С «трупами замученных большевиками» было проще. Неведомые фотографии, присланные от­делом пропаганды, клали на трюковой стол, по­ворачивали, вертели, перекладывали, снимали многократно, кощунствуя над богатейшими благородными возможностями кинематографа. С ними было легче, чем с дефективным парнем. От трупов, а тем более безымянных фотографий, не требуется, чтобы они разговаривали. За них с успехом говорил диктор, снабженный заранее отредактированным и проверенным немцами текстом.
 
Остальные сенсационные кадры сценария сфаб­риковать оказалось еще легче. Одним из «разо­блачений» сценария был показ евреев на руко­водящих постах в советских учреждениях. Это даже и снимать не пришлось. Отдел пропаганды любезно предложил кадры из немецких игровых фильмов «Последний удар молота» и «Вечный жид», где актеры с гигантскими крючковатыми носами и хищными узловатыми пальцами юрод­ствовали и бесновались.
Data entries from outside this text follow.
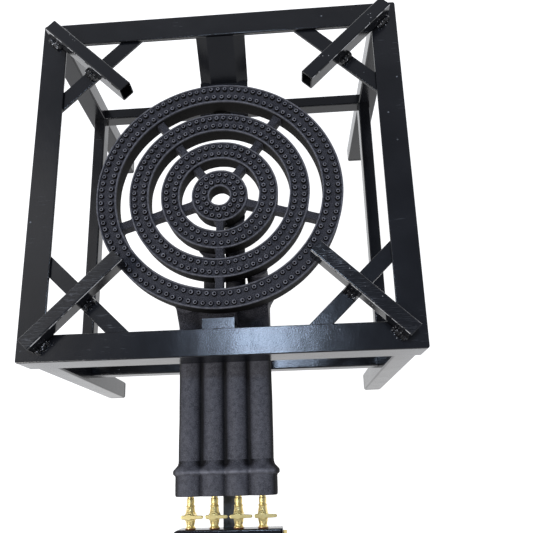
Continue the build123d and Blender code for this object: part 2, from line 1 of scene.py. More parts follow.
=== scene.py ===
"""Four-ring cast-iron gas burner in a welded square stand, with four brass taps on a gas rail.

Meshes are worked out in millimetres about the stand's centre, which lies 100 mm behind the
frame's origin, and written in metres in the frame's own axes."""

import bmesh
import bpy
import numpy as np
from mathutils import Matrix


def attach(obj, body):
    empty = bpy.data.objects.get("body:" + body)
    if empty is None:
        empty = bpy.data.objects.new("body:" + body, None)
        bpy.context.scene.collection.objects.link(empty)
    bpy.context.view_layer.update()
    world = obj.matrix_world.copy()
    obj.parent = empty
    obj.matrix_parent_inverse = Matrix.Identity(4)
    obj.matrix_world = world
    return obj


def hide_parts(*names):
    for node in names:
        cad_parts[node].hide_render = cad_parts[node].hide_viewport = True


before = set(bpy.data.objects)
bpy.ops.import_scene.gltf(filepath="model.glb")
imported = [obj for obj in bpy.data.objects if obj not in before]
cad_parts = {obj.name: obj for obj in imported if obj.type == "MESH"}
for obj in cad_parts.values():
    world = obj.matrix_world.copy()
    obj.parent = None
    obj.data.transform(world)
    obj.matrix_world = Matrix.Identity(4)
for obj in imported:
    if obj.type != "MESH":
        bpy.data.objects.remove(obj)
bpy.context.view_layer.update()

# Room: a wide white floor under pale studio light, seen from almost overhead at the tap side.
# A cool panel hangs behind the stand and leaves its patch on the front flange; softer, warmer
# ones light the burner from the left and the front.
scene = bpy.context.scene
scene.view_settings.view_transform = "Standard"

camera = bpy.data.objects.new("camera", bpy.data.cameras.new("camera"))
camera.location = (0.07203, -0.2339, 0.7454)
camera.rotation_euler = (0.2208, 0.0548, -0.0250)
camera.data.sensor_width = 36.0
camera.data.lens = 32.74899
camera.data.shift_x = 0.0025
camera.data.shift_y = 0.1831
camera.data.clip_start = 0.01
scene.collection.objects.link(camera)
scene.camera = camera

floor_half, floor_drop = 6.0, 0.0006
floor_mesh = bpy.data.meshes.new("floor")
floor_mesh.from_pydata(
    [(-floor_half, -floor_half, -floor_drop), (floor_half, -floor_half, -floor_drop),
     (floor_half, floor_half, -floor_drop), (-floor_half, floor_half, -floor_drop)], [], [(0, 1, 2, 3)])
floor = bpy.data.objects.new("floor", floor_mesh)
scene.collection.objects.link(floor)
floor_paint = bpy.data.materials.new("white_floor")
floor_paint.use_nodes = True
floor_shader = floor_paint.node_tree.nodes["Principled BSDF"]
floor_shader.inputs["Base Color"].default_value = (0.35, 0.35, 0.36, 1)
floor_shader.inputs["Roughness"].default_value = 0.9
floor_shader.inputs["Emission Color"].default_value = (1, 1, 1, 1)
floor_shader.inputs["Emission Strength"].default_value = 1.0
floor_mesh.materials.append(floor_paint)

world = bpy.data.worlds.new("studio")
scene.world = world
world.use_nodes = True
sky = world.node_tree.nodes
sky_links = world.node_tree.links
sky_place = sky.new("ShaderNodeTexCoord")
sky_split = sky.new("ShaderNodeSeparateXYZ")
sky_ramp = sky.new("ShaderNodeValToRGB")
sky_ramp.color_ramp.elements[0].position = 0.22
sky_ramp.color_ramp.elements[0].color = (0.60, 0.61, 0.63, 1)
sky_ramp.color_ramp.elements[1].position = 0.85
sky_ramp.color_ramp.elements[1].color = (0.16, 0.175, 0.215, 1)
sky_links.new(sky_place.outputs["Generated"], sky_split.inputs[0])
sky_links.new(sky_split.outputs["Z"], sky_ramp.inputs["Fac"])
sky_links.new(sky_ramp.outputs["Color"], sky["Background"].inputs["Color"])
sky["Background"].inputs["Strength"].default_value = 1.0


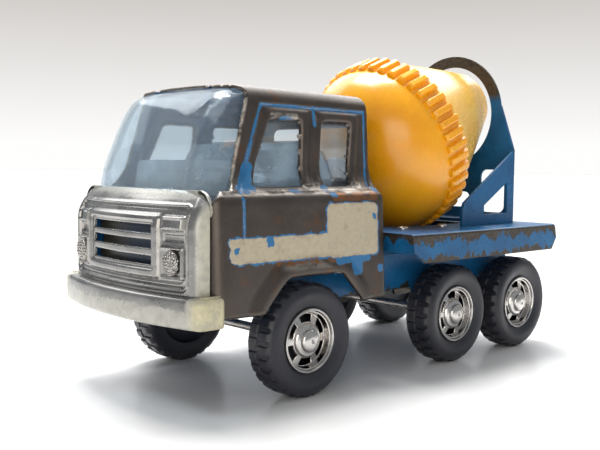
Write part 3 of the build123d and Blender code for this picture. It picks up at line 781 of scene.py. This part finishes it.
bowl_steps = 16
bowl = [(-0.4, 23.9), (0, 24.3), (0, 24.75), (-0.05, 24.8)]
bowl += [(-0.7, 24.85), (-7.3, 24.85), (-7.95, 24.8), (-8.0, 24.75)]
for i in range(1, bowl_steps + 1):
    s = 16.6 * i / bowl_steps
    bowl.append((-8.0 - s, 24.75 * sqrt(1 - (s / 18.5) ** 2)))
bowl += [(-24.75, 10.2), (-24.8, 9.6), (-24.6, 9.0), (-24.6, 4.6), (-24.85, 4.3), (-24.85, 1.52)]
bowl_points = [(a * mm, r * mm) for a, r in bowl]
verts, faces = lathe(bowl_points, TEETH * 12, drum_centre, drum_axis, drum_side, shape=tooth)
drum_bowl = new_mesh("drum_bowl_detail", verts, faces, drum_material, "drum", 28)
wall = drum_bowl.modifiers.new("wall", "SOLIDIFY")
wall.thickness = 0.9 * mm
wall.offset = 1
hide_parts("drum_bowl")

cone = [(0.0, 23.0), (0.05, 24.1), (0.6, 24.25), (1.3, 24.05)]
for i in range(1, 11):
    t = i / 10
    cone.append((1.3 + 29.7 * t, 24.05 + (11.35 - 24.05) * t + 0.25 * sin(pi * t)))
cone += [(32.2, 10.75), (33.2, 10.4), (33.7, 10.2), (34.0, 9.8), (33.8, 9.35), (33.0, 9.2)]
cone += [(31.0, 10.1), (3.0, 22.0), (0.0, 23.0)]
verts, faces = lathe([(a * mm, r * mm) for a, r in cone], 128, drum_centre, drum_axis, drum_side)
drum_cone = new_mesh("drum_cone_detail", verts, faces, cone_material, "drum", 40)
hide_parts("drum_cone")


# ---------------------------------------------------------------- grille, lamps and bumper
_, grille_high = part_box("grille_bumper")
GRILLE_X = grille_high[0] / mm - 2.35
BOW = 93.6
GRILLE_HALF = 26.6
GRILLE_TOP = 48.7
GRILLE_CORNER = 4.2
CROWN = ((40.6, 0.0), (42.2, 0.22), (43.6, 0.75), (45.2, 1.7), (46.6, 2.8), (47.8, 3.9), (48.7, 4.8))
SLOTS = (40.1, 36.8, 33.3)


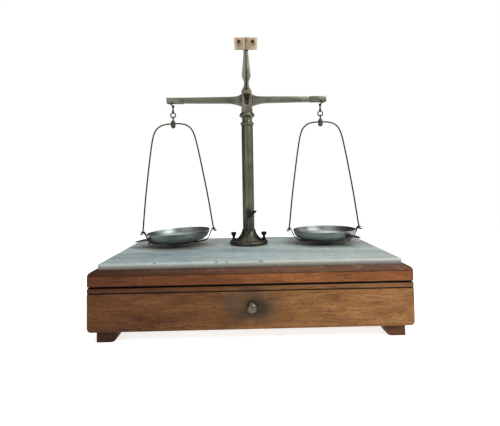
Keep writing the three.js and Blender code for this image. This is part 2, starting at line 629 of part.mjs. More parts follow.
// A shallow gutter along X whose bottom is at z = 0.
function gutter(from, to) {
  const [half, rise] = [10, 2.6];
  const section = new THREE.Shape();
  section.moveTo(-half, rise);
  section.quadraticCurveTo(0, -rise, half, rise);
  section.lineTo(half, rise + LEAF.t);
  section.quadraticCurveTo(0, LEAF.t - rise, -half, rise + LEAF.t);
  return new THREE.ExtrudeGeometry(section, { depth: to - from, bevelEnabled: false, curveSegments: 6 })
    .rotateX(Math.PI / 2)
    .rotateZ(Math.PI / 2)
    .translate(from, 0, 0);
}

// The pan's handle: a hollowed leaf on a round shield that lies against the dish.
function makeHandle(name, azimuth, parent) {
  const { z, root, tip, shield } = LEAF;
  const leaf = new THREE.Shape();
  leaf.moveTo(root, -4.5);
  leaf.quadraticCurveTo(58, -10, tip, -1);
  leaf.quadraticCurveTo(tip + 1, 0, tip, 1);
  leaf.quadraticCurveTo(58, 10, root, 4.5);
  const blade = common(gutter(root - 2, tip + 2), flat(leaf, -5, 10, 5)).translate(0, 0, z);
  const disc = cylinder(shield, 0, 1.4).rotateY(Math.PI / 2).translate(root + 1.4, 0, z);
  const dish = DISH.map(([r, height]) => [r + 0.4, height + PAN.floor - 0.4]);
  const [rim_r] = dish.at(-1);
  const space = turned([[0, PAN.floor - 1], ...dish, [rim_r, PAN.rim + 4], [0, PAN.rim + 4]], SIDES.dish);
  const handle = cut(join(blade, disc), space).rotateZ(azimuth).translate(0, 0, -SWIVEL_HOLE);
  add(`pan_handle_${name}`, handle, "dark_brass", parent);
}

function makeHanger(name, { sign, turn, lean, tilt, lift, handle }) {
  const chain = new THREE.Group();
  chain.position.x = sign * HANGER_X;
  metal.add(chain);
  makeHook(name, degrees(turn), chain);
  makeSwivel(name, chain);
  const bail = new THREE.Group();
  bail.position.z = SWIVEL_HOLE;
  bail.rotation.y = -degrees(lean);
  chain.add(bail);
  makeBail(name, bail);
  makeCradle(name, bail);
  const pan = new THREE.Group();
  const rim = PAN.rim - SWIVEL_HOLE; // the pan tilts about the middle of its rim
  const angle = -degrees(tilt);
  pan.rotation.y = angle;
  pan.position.set(-rim * Math.sin(angle), 0, lift + rim - rim * Math.cos(angle));
  bail.add(pan);
  makePan(name, pan);
  makeHandle(name, degrees(handle), pan);
}

makeFeet();
makeCase();
makeFrame();
makeTop();
makeDrawerFront();
makeTray();
makeKnob();
makeColumnBase();
makeThumbScrews();
makeFixing();
makeColumn();
makeBoss();
makeLever();
makeRod();
makeHead();
makeLyre();
makeIndexPlate();
makeBeam();
makeNeedle();
makeEndBox("left", -1);
makeEndBox("right", 1);
makeHanger("left", LEFT);
makeHanger("right", RIGHT);

export default group;
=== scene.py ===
import json
import math

import bmesh
import bpy
from mathutils import Matrix, Vector


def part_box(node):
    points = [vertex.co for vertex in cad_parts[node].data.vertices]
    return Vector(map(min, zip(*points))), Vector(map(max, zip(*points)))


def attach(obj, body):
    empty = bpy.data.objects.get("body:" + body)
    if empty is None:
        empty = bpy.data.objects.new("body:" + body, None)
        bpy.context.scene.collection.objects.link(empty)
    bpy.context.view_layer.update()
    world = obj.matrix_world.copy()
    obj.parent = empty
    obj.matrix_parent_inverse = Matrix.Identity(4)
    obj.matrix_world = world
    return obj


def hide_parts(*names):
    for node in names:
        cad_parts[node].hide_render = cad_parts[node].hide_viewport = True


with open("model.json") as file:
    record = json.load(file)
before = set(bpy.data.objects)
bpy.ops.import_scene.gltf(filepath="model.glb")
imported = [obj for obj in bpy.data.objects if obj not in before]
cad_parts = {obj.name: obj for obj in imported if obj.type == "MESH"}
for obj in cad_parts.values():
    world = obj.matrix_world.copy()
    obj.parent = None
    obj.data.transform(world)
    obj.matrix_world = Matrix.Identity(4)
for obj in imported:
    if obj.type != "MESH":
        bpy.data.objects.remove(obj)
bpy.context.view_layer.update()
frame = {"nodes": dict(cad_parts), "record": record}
scene = bpy.context.scene
record = frame["record"]
BODY_OF = {node: body for body, nodes in record["behaviour"]["bodies"].items() for node in nodes}


def centre(node):
    low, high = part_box(node)
    return (low + high) / 2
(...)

Эти фигуры, лишенные человеческого облика, выдавались за советских евреев. Для других подобных же «откровений» режиссер Т. доставал какие-то фотографии, сам наклеивал их в альбом, изготовлял бланки протоколов советского суда и собственноручно запол­нял их. В общем, он добросовестно отрабатывал свои сребреники и много потрудился в угоду немецкому хозяину.
 
Когда бредовый фильм был готов, его показали немцам. Сам генерал полиции Шредер изволил выразить свое одобрение. Да, немецкие хозяева остались довольны. Слова, сказанные морским офицером при первом посещении «Ригас-фильм», режиссер Т. усвоил блестяще: он проявил и же­лание и сообразительность.
Окрыленный успехом, желая не только угодить немцам, но и продолжить столь блестяще нача­тую карьеру фабриканта фактов, он взялся за изготовление эстонского и литовского вариантов своего фильма. Режиссер Т. лишний раз доказал свою сообразительность: никаких дополнитель­ных съемок, только диктор. Кинематограф таит в себе неисчерпаемые возможности: факты оста­нутся те же, но текст синхронно будет записан на эстонском и литовском языках. Соответственно будут переделаны и надписи. Ну, а на трупах ведь не указано, какой они национальности: ли­товцам покажем их как литовцев, эстонцам — как эстонцев. Переделать надпись на фанере и лишний раз снять ничего не стоит. Ученик превзошел учителей: его сообразительности позавидовали даже некоторые чиновники из отдела про­паганды «Остланд-Рейхскомиссариата».
 
Т. горячо принялся за дело. Он списался с та­кими же, как и сам, иудами в Эстонии и Литве, в письмах давал «руководящие указания». Вот выдержка из одного письма: «пункт 6. Полу­чить из популярного банка специально сделан­ную (подчеркнуто нами: Л. К.), ссудо-сберега­тельную книжку на имя какой-нибудь женщины, в книжке должны быть отмечены последние бухгалтерские записи — как будто это делалось в большевистское время — аннулирование вкла­дов, а именно — перенос 4.000 крон, аннулировано по постановлению Совета Народных Комиссаров Эстонии 3.000 крон, остаток: 1.000 крон».
 
Адресат режиссера, некий Э., оказался не столь сообразительным, как его наставник. Достать та­кую книжку он не смог; а сфабриковать не догадался. Но это не смутило Т. Он сам достал чи­стую сберегательную книжку, сделал в ней придуманные им самим записи, а печать, ничтоже сумняшеся, изготовил из линолеума в лаборатории студии.
Нет нужды умножать примеры. И приведенных достаточно для того, чтобы представить себе, как стряпался фильм, названный «Красный туман» и демонстрировавшийся в Риге. Предатели, в угоду убийцам и поработителям, помогали обманывать народ. Правда была против них. Она никогда не была орудием зла, насилия, угнетения. Правда восстала из времени и ее голос прозвучал суро­вым приговором тем, кто пошел против своего народа.

 


Уточнение:

Пропагандистский документальный фильм "Красный туман" ("Sarkanā migla") был снят осенью 1942 года, режиссер - Константин Тумилс-Тумилович, оператор Эдуард Крауц, 19 минут.